EDMONTON, Canada — Mention the name Cyclone Taylor to the average hockey fan and, in all probability, you'll get a blank stare.
But that's not what you'll get from Chico Resch.
"He played 50 years ago with the old Vancouver Canucks," the Philadelphia Flyers' veteran goaltender says and smiles.
Resch can give you a brief history of this long-forgotten old-timer, describing even what his uniform looked like.
It figured that if anyone could do it, Resch could. As one of hockey's biggest fans, he has been saving memorabilia for some time now. He might have the most extensive collection outside of the National Hockey League Hall of Fame.
"I've always loved hockey and hockey history," said Resch, whose team play play the Edmonton Oilers for the Stanley Cup.
Resch can remember growing up in Moose Jaw, Saskatchewan, watching "Hockey Night In Canada." It was then he developed a love affair with hockey and many of the famous names of the 1950s, such as goaltenders Terry Sawchuk and Glenn Hall.
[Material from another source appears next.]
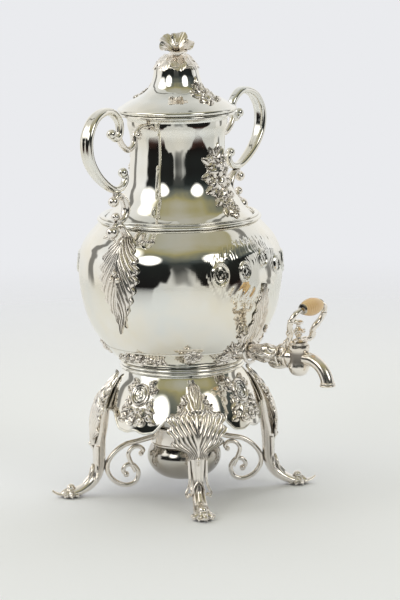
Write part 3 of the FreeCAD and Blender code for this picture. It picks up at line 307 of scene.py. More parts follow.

He would go into the family basement after TV games and play his own version of hockey with a little red ball he used as a puck.
"In those games, I was always Sawchuk or Hall, who were my early heroes," Resch said.
When Resch got older, he started collecting jerseys of NHL stars and estimates that they may be worth thousands of dollars.
Those jerseys are among Resch's most-prized possessions. Among his other memorabilia are a one-piece stick and goalie pads that go back to the 1930s.
"The best places to find things like this are in Montreal and Toronto, the Canadian cities," said Resch, who makes it a practice on every trip to visit second-hand stores where he might find something to add to his collection.
He also goes to collectors' shows when he can.
Where does he keep all this stuff?
"I have one of those big, old Russian trunks that stand about five feet high and have a lot of compartments," said Resch, who was carrying a hockey program from the 1950s and some hockey cards with Sawchuk's picture on them. "Most of it goes in there.
"But I like to display the stuff publicly, too. I want people to see it."
Getting a ride back to town after Saturday's practice at the Northlands Coliseum, Resch asked to be dropped off early.
"Where are you going?" he was asked.
"A second-hand store," he said as he walked away. "Where else?"
Bobby Clarke, the Philadelphia Flyers' general manager, is not the sentimental type.
Asked to recall the two Stanley Cups he won as a player, Clarke complained that such memories had nothing to do with this year's final.
"That's 15 years ago," he said. "Obviously, we had the same types of teams that are here today, guys with lots of pride, guys who love to win, guys who are willing to sacrifice everything for their teammates.
"It's no different today. Players aren't any different. Feelings aren't any different. Character remains the same."
The Stanley Cup tradition began at a dinner 95 years ago, with a statement read on behalf of Lord Stanley of Preston, governor-general of Canada.
The statement read: "I have for some time been thinking that it would be a good thing if there were a challenge cup which should be held from year to year by the champion hockey team in the Dominion (of Canada).
"There does not appear to be any such outward sign of a championship at present, and considering the general interest which matches now elicit, and the importance of having the game played fairly and under rules generally recognized, I am willing to give a cup which shall be held from year to year by the winning team."
Later that year, Lord Stanley purchased a silver bowl for $50. He never saw a Stanley Cup game because he returned to his native England during the 1893 season.
Glen Sather, Edmonton coach, isn't worried by the possibility of extensive travel during the final between Philadelphia and Edmonton.
"We have an advantage by living out in Western Canada," Sather said. "We get the chance to put in an extra couple of hundred thousand miles a year and travel in many, many more planes than Philadelphia, so we know a lot more pilots, stewardesses and the insides of planes better and pass over Brandon (Ontario) and wave a few more times than they do."
Though the Oilers won their first Cup only three seasons ago, several players who were on that team are no longer on the roster: Pat Conacher, Lee Fogolin, Pat Hughes, Don Jackson, Willy Lindstrom, Ken Linseman, Dave Lumley and Dave Semenko.
Oilers center Wayne Gretzky entered the Stanley Cup final in a scoring slump. But he can recall pleasant memories of previous playoffs against Philadelphia.
In 1985, Gretzky had 7 goals and 4 assists for 11 points in the 5-game final against the Flyers. The seven goals in a final tied a record set by Montreal's Jean Beliveau and the New York Islanders' Mike Bossy.